Copy exactly the lines from the one containing "The build123d and" through the one containing "write(ring, part_name)", both included, and nothing else.
================
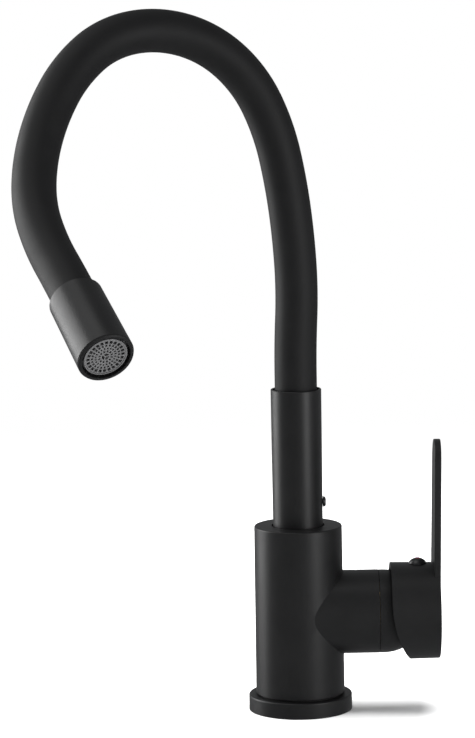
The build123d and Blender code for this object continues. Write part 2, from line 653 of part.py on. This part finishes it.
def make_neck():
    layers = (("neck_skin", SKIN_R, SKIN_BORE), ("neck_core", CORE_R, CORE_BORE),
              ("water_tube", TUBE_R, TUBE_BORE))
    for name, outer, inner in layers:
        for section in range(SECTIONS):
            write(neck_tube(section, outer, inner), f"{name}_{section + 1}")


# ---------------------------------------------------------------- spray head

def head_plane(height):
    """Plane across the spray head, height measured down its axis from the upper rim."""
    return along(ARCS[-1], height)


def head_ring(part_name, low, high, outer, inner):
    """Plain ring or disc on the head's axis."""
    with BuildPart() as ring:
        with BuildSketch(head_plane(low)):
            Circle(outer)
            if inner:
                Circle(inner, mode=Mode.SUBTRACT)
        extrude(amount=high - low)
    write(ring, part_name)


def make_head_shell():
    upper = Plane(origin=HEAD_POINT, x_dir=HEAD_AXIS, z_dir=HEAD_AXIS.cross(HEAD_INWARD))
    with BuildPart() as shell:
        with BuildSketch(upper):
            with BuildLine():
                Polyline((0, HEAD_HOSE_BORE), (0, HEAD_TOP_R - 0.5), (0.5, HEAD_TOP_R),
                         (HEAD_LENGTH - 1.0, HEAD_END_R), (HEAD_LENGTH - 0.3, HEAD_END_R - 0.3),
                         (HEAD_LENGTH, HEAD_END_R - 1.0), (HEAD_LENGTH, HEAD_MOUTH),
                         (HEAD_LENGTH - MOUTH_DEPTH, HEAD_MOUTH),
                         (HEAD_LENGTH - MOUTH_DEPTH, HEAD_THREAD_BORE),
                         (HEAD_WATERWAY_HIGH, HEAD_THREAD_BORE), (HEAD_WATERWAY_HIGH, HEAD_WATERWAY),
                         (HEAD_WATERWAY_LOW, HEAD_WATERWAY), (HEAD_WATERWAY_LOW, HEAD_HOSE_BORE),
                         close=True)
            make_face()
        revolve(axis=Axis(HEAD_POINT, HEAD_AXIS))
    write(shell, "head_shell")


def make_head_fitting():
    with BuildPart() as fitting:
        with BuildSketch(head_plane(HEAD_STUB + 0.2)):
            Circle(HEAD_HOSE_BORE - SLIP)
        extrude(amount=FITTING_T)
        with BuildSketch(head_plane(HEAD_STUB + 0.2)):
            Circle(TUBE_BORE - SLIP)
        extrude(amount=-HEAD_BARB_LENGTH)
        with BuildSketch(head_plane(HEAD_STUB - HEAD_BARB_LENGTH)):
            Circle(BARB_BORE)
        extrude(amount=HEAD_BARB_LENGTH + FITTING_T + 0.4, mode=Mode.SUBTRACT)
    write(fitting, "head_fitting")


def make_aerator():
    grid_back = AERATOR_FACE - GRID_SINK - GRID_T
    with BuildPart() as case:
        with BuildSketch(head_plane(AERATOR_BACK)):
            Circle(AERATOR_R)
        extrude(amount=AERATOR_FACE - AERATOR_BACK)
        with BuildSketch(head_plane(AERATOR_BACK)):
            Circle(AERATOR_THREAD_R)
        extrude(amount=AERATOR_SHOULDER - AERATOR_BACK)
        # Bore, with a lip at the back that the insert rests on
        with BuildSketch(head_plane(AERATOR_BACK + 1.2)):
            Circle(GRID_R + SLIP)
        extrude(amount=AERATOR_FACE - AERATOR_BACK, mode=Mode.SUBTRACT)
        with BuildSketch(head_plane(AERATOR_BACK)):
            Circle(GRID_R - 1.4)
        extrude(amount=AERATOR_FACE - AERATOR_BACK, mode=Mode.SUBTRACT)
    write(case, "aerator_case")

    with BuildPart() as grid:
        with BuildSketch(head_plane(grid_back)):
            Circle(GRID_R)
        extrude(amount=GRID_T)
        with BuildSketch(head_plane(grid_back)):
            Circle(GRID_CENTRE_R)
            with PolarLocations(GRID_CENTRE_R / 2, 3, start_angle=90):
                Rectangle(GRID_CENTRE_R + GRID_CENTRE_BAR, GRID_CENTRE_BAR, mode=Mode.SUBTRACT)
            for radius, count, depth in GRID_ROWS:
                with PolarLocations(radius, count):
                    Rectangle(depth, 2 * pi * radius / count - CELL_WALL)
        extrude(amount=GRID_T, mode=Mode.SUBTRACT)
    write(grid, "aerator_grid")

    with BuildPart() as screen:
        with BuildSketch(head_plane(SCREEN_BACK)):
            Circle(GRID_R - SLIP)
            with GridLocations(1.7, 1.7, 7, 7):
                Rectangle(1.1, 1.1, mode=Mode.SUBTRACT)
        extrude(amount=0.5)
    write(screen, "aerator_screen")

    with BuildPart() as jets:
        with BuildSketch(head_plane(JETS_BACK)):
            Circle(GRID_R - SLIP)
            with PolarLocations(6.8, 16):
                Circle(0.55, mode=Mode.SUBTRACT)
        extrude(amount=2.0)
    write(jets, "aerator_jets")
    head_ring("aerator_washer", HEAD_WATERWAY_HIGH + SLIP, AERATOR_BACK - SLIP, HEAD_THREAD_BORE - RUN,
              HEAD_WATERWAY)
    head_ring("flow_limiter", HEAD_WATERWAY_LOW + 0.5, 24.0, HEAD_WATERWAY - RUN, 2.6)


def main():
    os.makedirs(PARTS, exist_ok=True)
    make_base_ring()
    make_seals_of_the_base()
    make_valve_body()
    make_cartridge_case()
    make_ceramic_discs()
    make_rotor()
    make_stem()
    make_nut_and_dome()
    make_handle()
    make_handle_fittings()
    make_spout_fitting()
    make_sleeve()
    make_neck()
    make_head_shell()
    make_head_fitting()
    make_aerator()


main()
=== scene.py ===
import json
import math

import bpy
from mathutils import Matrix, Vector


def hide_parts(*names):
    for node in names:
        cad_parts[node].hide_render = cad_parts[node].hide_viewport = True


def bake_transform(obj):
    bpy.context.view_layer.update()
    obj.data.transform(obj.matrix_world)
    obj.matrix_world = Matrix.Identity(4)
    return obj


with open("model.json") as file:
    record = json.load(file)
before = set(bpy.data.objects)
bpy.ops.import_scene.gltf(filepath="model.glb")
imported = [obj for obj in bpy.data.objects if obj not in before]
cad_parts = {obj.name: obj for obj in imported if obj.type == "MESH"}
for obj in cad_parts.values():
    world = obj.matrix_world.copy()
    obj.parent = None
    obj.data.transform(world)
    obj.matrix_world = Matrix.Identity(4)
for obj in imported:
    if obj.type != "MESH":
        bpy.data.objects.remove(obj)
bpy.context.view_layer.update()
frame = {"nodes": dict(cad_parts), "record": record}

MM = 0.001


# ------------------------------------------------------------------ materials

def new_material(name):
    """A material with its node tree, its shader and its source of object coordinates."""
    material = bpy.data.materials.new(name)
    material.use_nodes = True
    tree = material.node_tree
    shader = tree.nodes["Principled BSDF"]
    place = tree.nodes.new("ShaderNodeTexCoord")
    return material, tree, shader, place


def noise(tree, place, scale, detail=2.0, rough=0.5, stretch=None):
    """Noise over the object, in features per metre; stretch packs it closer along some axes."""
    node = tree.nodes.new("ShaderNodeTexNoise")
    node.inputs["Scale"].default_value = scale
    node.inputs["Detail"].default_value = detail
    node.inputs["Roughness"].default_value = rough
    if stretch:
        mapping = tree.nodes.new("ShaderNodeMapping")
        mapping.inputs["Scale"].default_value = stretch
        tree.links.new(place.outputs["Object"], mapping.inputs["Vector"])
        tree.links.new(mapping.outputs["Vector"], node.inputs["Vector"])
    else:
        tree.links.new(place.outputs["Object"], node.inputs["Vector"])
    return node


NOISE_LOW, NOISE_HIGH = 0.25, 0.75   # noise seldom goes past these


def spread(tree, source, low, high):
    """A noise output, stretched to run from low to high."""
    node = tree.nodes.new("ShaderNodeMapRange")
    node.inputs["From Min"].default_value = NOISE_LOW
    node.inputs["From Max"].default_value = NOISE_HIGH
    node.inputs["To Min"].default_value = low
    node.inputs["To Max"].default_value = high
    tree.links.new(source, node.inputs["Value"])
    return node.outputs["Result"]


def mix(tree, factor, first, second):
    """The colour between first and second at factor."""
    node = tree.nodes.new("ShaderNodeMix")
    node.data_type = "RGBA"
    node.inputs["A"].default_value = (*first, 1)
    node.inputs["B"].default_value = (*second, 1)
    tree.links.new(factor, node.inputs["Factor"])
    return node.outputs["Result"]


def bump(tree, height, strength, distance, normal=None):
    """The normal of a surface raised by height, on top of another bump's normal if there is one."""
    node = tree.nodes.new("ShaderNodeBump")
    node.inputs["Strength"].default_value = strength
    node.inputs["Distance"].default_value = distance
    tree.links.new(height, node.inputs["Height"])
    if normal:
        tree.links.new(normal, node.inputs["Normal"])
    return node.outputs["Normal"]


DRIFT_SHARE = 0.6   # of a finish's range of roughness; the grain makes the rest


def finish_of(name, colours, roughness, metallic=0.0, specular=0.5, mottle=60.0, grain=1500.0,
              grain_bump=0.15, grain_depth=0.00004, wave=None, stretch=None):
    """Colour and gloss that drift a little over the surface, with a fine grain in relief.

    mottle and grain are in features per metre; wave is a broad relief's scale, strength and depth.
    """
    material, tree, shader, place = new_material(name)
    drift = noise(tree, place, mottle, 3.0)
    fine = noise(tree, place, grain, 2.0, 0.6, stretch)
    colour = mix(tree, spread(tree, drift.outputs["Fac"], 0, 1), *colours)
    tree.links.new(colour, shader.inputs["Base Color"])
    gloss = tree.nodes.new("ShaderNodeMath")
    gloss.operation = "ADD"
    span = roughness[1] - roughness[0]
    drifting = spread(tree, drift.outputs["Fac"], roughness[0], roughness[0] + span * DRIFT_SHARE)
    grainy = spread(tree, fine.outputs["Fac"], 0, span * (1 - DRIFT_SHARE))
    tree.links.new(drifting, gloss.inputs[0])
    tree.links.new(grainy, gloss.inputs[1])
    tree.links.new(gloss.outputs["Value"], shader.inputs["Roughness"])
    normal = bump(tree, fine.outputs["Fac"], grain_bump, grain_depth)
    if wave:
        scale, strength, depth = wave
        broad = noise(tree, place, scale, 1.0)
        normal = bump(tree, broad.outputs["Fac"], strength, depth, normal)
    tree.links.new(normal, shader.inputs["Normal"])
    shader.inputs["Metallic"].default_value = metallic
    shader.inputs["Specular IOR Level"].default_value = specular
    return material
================
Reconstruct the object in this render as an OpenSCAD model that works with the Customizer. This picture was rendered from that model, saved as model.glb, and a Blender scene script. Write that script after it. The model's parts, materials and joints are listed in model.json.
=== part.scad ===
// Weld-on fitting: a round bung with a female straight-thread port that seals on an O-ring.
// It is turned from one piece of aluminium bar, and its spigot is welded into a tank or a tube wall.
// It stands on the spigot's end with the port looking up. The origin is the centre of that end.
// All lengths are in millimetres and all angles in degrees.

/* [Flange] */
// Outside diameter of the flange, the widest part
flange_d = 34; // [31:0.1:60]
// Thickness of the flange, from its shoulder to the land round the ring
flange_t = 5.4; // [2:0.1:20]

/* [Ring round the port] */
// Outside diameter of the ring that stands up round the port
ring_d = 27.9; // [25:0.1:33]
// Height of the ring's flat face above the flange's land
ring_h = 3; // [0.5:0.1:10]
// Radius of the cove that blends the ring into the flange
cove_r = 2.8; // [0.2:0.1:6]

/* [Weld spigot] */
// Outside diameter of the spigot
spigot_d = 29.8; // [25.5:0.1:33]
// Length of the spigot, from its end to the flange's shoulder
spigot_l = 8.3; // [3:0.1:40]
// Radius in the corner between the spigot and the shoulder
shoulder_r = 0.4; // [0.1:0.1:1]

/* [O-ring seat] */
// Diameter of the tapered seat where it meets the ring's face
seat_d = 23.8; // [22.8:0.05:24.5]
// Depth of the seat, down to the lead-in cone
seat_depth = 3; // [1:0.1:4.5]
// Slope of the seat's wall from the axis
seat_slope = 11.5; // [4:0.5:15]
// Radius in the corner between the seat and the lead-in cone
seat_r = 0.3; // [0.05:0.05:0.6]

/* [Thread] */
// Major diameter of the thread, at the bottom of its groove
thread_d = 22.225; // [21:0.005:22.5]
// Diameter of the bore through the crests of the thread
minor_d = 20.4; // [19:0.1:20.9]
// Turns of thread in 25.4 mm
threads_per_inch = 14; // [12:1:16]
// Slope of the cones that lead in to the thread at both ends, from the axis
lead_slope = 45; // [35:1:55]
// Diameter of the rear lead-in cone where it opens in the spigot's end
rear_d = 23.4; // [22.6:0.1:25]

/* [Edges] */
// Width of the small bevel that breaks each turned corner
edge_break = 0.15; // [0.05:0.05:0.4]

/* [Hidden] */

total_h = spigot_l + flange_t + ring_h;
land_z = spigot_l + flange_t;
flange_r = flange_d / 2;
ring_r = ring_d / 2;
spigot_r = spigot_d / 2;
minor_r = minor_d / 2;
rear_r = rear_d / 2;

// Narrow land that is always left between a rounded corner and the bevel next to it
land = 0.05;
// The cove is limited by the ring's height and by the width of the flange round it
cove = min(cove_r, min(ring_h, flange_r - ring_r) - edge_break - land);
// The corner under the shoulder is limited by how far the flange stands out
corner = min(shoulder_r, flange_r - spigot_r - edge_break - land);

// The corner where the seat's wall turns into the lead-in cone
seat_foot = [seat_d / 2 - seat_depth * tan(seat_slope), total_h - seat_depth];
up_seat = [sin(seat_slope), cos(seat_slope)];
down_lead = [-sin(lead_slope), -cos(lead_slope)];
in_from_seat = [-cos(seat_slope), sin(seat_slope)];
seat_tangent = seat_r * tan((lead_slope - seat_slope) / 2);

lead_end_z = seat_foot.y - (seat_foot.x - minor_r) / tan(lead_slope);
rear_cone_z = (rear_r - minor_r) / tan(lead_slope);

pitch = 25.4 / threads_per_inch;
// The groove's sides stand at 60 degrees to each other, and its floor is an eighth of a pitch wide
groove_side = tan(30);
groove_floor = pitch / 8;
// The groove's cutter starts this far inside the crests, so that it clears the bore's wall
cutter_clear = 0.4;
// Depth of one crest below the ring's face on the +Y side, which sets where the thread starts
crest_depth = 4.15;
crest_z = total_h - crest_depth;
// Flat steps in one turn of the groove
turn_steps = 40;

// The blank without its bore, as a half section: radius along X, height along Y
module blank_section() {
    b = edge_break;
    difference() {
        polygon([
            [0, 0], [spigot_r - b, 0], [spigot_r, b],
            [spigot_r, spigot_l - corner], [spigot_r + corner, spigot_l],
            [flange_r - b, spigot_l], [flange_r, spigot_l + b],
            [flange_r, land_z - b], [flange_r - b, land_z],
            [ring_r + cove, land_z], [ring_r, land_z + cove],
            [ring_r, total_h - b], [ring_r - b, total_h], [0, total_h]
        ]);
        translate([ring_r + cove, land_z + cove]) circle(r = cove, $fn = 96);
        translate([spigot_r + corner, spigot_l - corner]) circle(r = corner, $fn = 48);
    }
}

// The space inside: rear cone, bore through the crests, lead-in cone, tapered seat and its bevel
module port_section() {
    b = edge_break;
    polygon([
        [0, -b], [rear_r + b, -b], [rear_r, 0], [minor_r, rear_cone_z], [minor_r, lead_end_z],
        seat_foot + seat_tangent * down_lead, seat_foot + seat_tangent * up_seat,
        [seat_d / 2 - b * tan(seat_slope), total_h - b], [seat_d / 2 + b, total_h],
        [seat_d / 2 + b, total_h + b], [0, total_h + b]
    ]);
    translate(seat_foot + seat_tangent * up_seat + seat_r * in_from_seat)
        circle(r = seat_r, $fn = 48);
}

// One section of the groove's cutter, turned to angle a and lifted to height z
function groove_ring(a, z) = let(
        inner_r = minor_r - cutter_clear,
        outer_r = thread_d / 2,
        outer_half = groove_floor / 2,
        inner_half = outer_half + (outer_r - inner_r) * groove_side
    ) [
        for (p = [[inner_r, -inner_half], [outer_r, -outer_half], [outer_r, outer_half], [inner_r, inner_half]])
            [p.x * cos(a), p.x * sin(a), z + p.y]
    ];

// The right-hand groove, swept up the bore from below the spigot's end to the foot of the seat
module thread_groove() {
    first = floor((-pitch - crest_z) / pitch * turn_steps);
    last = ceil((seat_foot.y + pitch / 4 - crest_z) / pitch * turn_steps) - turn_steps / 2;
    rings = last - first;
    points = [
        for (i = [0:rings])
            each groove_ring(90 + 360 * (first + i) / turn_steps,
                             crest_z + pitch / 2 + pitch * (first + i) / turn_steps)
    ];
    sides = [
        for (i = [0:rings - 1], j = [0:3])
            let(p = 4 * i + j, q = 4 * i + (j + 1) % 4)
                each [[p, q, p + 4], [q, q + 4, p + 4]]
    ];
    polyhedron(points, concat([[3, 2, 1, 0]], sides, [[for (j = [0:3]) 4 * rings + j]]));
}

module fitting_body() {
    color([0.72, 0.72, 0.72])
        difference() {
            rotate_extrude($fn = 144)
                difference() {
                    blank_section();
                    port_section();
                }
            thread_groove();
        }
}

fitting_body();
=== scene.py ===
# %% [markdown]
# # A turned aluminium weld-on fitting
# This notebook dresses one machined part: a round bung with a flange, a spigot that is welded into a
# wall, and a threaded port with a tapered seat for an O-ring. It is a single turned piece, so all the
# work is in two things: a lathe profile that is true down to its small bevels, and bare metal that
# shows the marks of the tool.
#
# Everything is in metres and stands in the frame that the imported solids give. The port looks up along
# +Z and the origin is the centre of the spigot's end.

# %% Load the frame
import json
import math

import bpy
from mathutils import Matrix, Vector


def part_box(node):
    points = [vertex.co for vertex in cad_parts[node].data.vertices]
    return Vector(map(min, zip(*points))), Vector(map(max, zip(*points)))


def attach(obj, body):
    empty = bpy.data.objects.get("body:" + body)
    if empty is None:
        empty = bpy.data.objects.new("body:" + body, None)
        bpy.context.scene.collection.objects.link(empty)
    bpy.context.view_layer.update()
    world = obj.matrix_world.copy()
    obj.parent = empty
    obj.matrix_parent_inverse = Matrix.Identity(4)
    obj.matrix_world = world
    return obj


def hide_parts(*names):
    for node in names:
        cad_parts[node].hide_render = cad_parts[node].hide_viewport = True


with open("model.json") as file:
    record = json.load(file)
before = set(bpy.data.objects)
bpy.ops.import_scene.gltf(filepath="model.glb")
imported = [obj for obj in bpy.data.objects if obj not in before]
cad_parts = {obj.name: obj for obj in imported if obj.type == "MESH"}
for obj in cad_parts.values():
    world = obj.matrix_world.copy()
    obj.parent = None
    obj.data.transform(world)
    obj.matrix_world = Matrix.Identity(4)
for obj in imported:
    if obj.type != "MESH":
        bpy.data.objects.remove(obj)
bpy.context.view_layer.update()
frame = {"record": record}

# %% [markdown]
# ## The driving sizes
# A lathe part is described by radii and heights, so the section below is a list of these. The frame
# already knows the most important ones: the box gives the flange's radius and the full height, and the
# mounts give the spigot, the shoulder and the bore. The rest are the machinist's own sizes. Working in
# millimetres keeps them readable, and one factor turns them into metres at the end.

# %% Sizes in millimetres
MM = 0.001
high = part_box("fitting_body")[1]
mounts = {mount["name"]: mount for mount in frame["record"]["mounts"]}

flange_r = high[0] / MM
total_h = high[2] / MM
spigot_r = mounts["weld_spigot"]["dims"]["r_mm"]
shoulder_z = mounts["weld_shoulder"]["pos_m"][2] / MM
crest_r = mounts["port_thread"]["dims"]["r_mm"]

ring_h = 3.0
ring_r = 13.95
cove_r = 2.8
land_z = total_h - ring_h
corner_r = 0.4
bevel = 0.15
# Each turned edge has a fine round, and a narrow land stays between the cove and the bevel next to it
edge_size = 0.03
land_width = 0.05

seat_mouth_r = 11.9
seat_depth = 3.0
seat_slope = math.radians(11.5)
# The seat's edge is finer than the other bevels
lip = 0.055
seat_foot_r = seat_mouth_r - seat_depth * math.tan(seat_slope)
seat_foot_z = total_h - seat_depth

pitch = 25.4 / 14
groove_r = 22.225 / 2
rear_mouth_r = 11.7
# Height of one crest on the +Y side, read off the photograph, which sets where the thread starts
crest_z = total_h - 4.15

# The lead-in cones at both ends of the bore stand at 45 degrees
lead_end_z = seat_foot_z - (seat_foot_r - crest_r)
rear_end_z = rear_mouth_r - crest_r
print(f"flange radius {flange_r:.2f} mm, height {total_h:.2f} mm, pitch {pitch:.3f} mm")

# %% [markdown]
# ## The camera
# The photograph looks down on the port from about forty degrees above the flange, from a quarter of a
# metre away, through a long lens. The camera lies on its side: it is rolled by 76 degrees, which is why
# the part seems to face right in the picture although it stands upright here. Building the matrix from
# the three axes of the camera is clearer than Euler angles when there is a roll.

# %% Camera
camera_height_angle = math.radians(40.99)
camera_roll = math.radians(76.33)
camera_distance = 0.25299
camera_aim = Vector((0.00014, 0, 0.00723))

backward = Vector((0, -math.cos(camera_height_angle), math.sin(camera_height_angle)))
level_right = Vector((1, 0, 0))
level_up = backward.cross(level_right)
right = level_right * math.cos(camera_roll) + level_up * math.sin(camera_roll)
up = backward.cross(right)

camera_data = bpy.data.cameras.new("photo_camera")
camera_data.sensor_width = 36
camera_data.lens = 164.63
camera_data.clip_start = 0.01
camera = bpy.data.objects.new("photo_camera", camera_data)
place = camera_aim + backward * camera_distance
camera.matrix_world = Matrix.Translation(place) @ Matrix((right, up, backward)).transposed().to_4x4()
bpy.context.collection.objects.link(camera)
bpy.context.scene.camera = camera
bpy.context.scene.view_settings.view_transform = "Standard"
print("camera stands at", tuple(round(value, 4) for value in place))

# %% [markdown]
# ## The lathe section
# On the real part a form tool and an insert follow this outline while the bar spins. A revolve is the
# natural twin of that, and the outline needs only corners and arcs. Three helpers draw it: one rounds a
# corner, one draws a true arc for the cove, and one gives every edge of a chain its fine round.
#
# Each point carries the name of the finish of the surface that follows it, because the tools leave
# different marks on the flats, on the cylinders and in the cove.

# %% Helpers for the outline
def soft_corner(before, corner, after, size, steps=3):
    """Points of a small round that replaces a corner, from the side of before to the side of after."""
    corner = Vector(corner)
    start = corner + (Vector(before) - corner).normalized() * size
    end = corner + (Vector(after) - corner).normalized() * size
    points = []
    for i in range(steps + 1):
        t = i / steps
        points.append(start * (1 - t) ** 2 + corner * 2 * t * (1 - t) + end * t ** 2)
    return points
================
▶ CORRECT OUTPUT:
The build123d and Blender code for this object continues. Write part 2, from line 653 of part.py on. This part finishes it.
def make_neck():
    layers = (("neck_skin", SKIN_R, SKIN_BORE), ("neck_core", CORE_R, CORE_BORE),
              ("water_tube", TUBE_R, TUBE_BORE))
    for name, outer, inner in layers:
        for section in range(SECTIONS):
            write(neck_tube(section, outer, inner), f"{name}_{section + 1}")


# ---------------------------------------------------------------- spray head

def head_plane(height):
    """Plane across the spray head, height measured down its axis from the upper rim."""
    return along(ARCS[-1], height)


def head_ring(part_name, low, high, outer, inner):
    """Plain ring or disc on the head's axis."""
    with BuildPart() as ring:
        with BuildSketch(head_plane(low)):
            Circle(outer)
            if inner:
                Circle(inner, mode=Mode.SUBTRACT)
        extrude(amount=high - low)
    write(ring, part_name)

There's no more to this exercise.